As for whether anyone could somehow hack an existing game to run its PhysX code on the APU that's extremely unlikely. You'd basically have to intercept the function calls and rewrite their implementation entirely, which would require godlike reverse-engineering skills - and break everytime the developers release a patch, like most exe hacks.
PhysX is proprietary x87 code which is being replaced by OpenCL, DirectCompute, and Havok, and once the PS4 and XBOX One are released, which are powered by AMD APUs and will use traditional x86 and x64 code without any PhysX at all, PhysX should disappear.
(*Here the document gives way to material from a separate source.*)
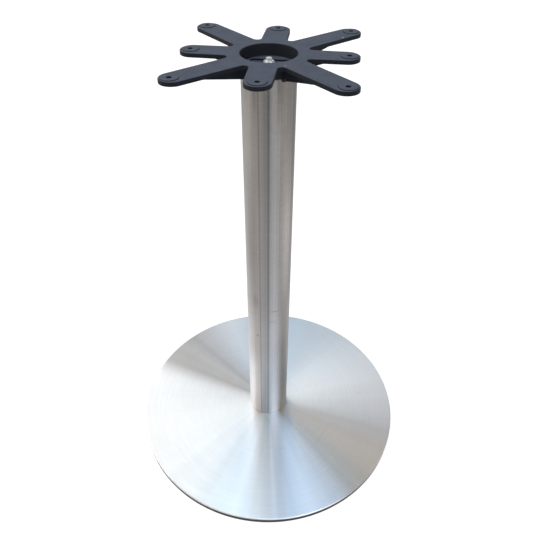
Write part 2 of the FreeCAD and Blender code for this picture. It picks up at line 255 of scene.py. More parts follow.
class NodeSketch:
    """A node tree while its nodes are laid out and joined."""

    def __init__(self, tree: bpy.types.NodeTree) -> None:
        """Start on an empty tree.

        Args:
            tree: The tree. What it holds is cleared.
        """
        self.tree = tree
        self.tree.nodes.clear()

    def add(self, kind: str, **settings: object) -> bpy.types.Node:
        """Add a node and set its properties.

        Args:
            kind: The node's class name.
            **settings: The node's own properties.

        Returns:
            The new node.
        """
        node = self.tree.nodes.new(kind)
        for key, value in settings.items():
            setattr(node, key, value)
        return node

    def join(self, source: bpy.types.NodeSocket, target: bpy.types.NodeSocket) -> None:
        """Link one node's output to another's input."""
        self.tree.links.new(source, target)

    def feed(self, value: object, target: bpy.types.NodeSocket) -> None:
        """Link an input to a socket, or set it to a plain value.

        Args:
            value: A socket, or the value itself.
            target: The input that takes it.
        """
        if isinstance(value, bpy.types.NodeSocket):
            self.join(value, target)
        else:
            target.default_value = value

    def math(self, operation: str, *values: object) -> bpy.types.NodeSocket:
        """A Math node over sockets or numbers.

        Args:
            operation: The node's operation.
            *values: Its inputs in order.

        Returns:
            The result's socket.
        """
        node = self.add("ShaderNodeMath", operation=operation)
        for value, target in zip(values, node.inputs):
            self.feed(value, target)
        return node.outputs[0]

    def vector_math(self, operation: str, *values: object) -> bpy.types.Node:
        """A Vector Math node over sockets or vectors.

        Args:
            operation: The node's operation.
            *values: Its inputs in order.

        Returns:
            The node itself, because its result may be a vector or a number.
        """
        node = self.add("ShaderNodeVectorMath", operation=operation)
        for value, target in zip(values, node.inputs):
            self.feed(value, target)
        return node

    def object_place(self) -> bpy.types.NodeSocket:
        """The surface's place in the object's own coordinates."""
        return self.add("ShaderNodeTexCoord").outputs["Object"]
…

this i wasnt sure of, seeing more games come out with physx i thought it would stay as nvidias way to try and compete even tho i would think it to be useless in this case. My main goal wasnt modding physx games to use opencl but was to create a virtual FPU using opencl so when physx software or any program that is heavy in floating point calcs would benefit from a available and currently unused source. windows manages what threads use what resources and a FPU or Coprocessor i do believe it would list under in windows so i would assume if creating a virtual hardware would be possible it would be the best way to do this, but honestly im not sure where to even start when it comes to making virtual hardware (like Elby Clonedrive) in C++ 2010. I appreciate your responses i learned a little and glad to see this idea isnt completely nuts lol
GPU's already assist in computations (see also: GPGPU), and as time goes on more applications will start to take advantage of them. Process nodes will shrink to allow APUs to become as powerful as traditional CPUs and eventually be able to replace them which will effectively, in many cases, allow the on chip GPU to become a co-processor for computationally intensive tasks.